9625 Cozycroft Avenue, Suite A
Chatsworth, CA 91311
INFORMATION STATEMENT
To the Holders of the Voting Stock:
The purpose of this Information Statement is to notify you that the holder of shares representing a majority of the voting power of Bitzio, Inc. (the “Company”) have given their written consent to a resolution adopted by the Board of Directors of the Company to amend the articles of incorporation to increase the number of authorized shares of common stock from 2,000,000,000 shares with a par value of $.001 per share to 4,200,000,000 with a par value of $.0001 per share. We anticipate that this Information Statement will be mailed on August __, 2014 to shareholders of record. On or after September __, 2014, the amendment of the articles of incorporation will be filed with the Nevada Secretary of State and will become effective.

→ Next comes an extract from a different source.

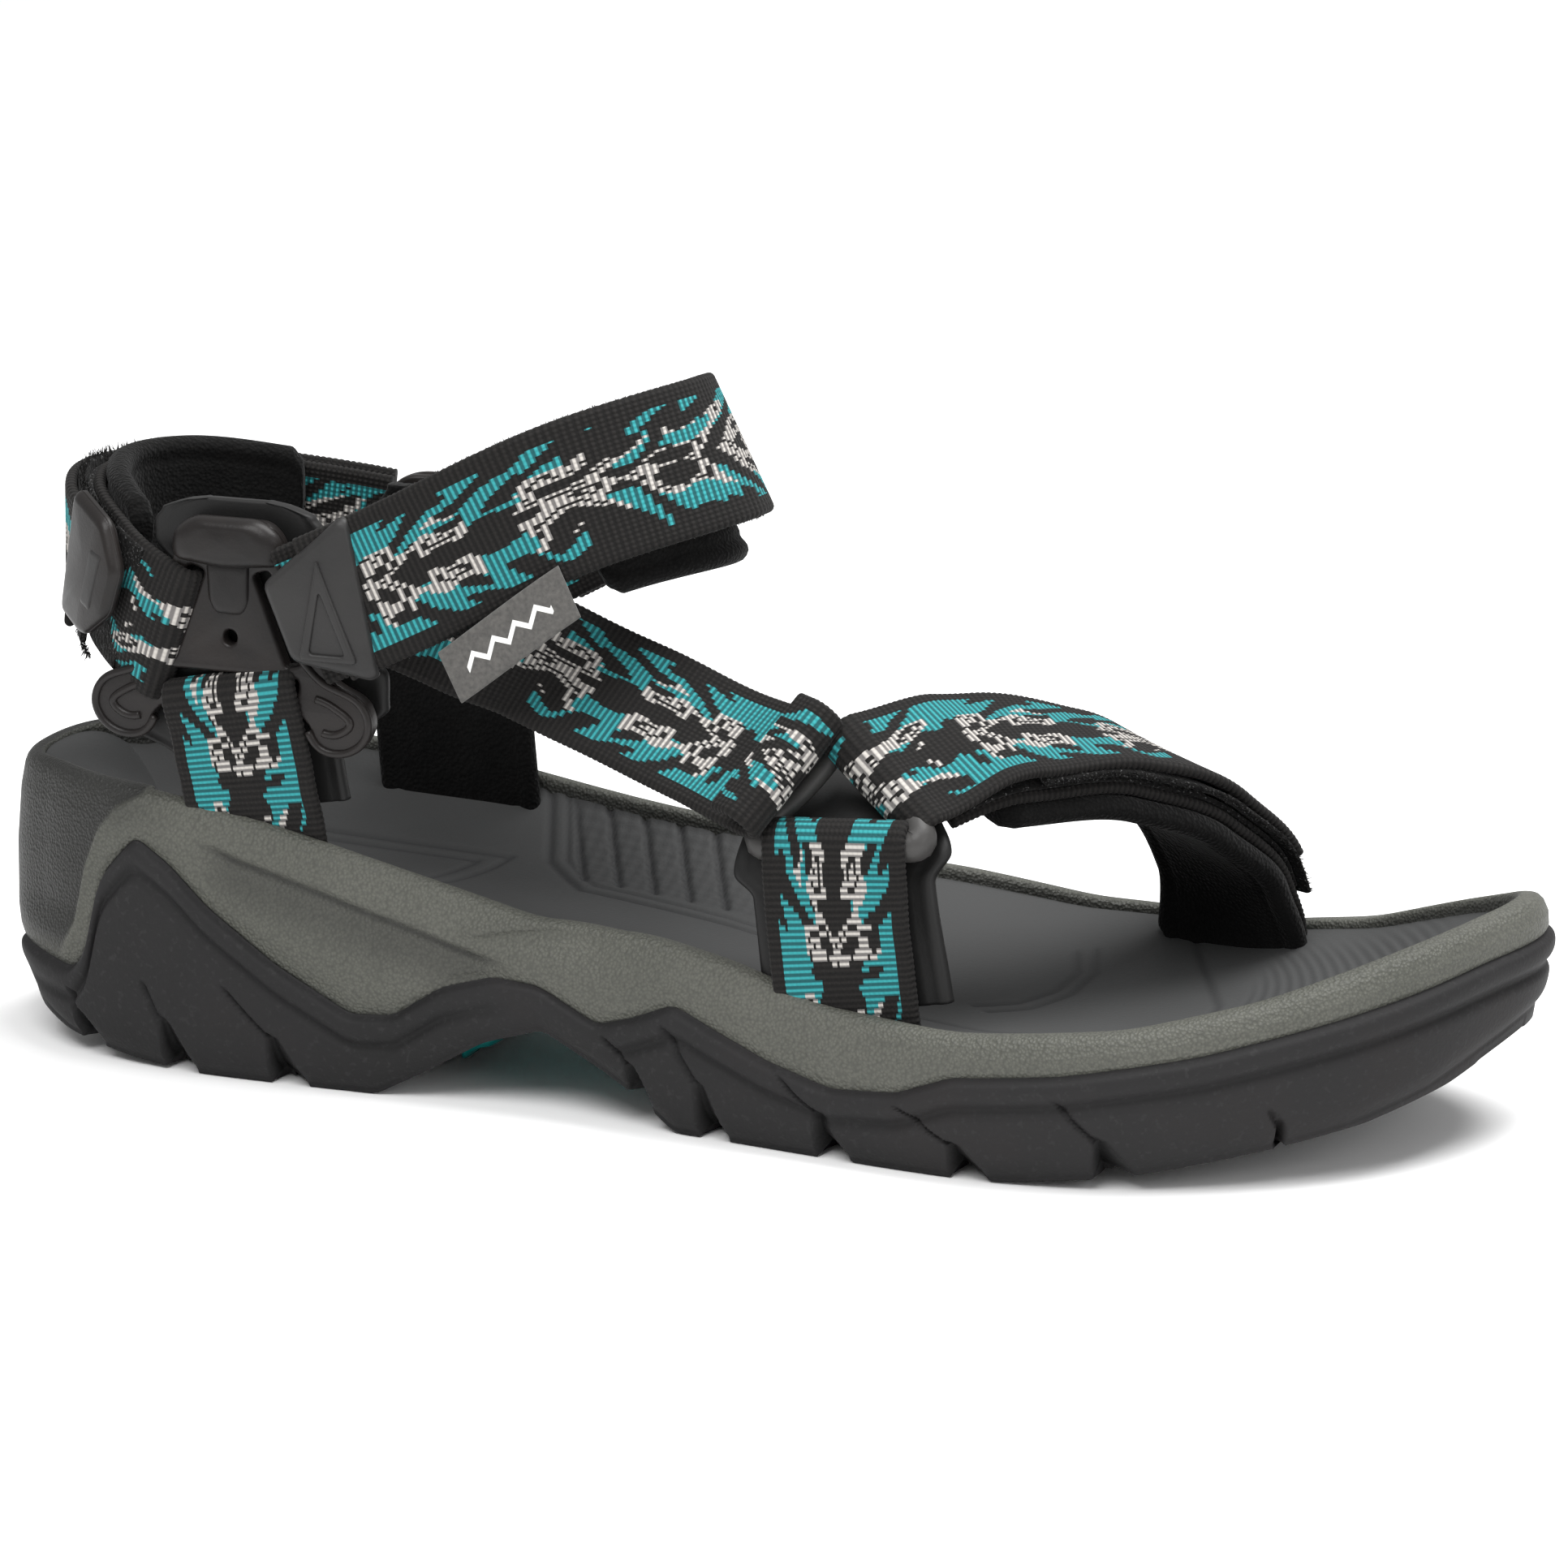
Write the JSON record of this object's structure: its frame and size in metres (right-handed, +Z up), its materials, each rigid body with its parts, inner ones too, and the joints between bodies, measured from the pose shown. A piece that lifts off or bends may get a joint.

The Board of Directors approved the amendment to increase the number of authorized shares primarily in order to comply with Bitzio’s agreement with its senior creditor, 112359 Factor Fund, LLC (“Factor Fund”). The convertible debt instruments held by Factor Fund require that Bitzio reserve a sufficient number of shares of authorized common stock to enable conversion of the convertible debt issued by Bitzio to Factor Fund. At the present time, Bitzio does not have a sufficient number of authorized shares to satisfy the reserve requirement.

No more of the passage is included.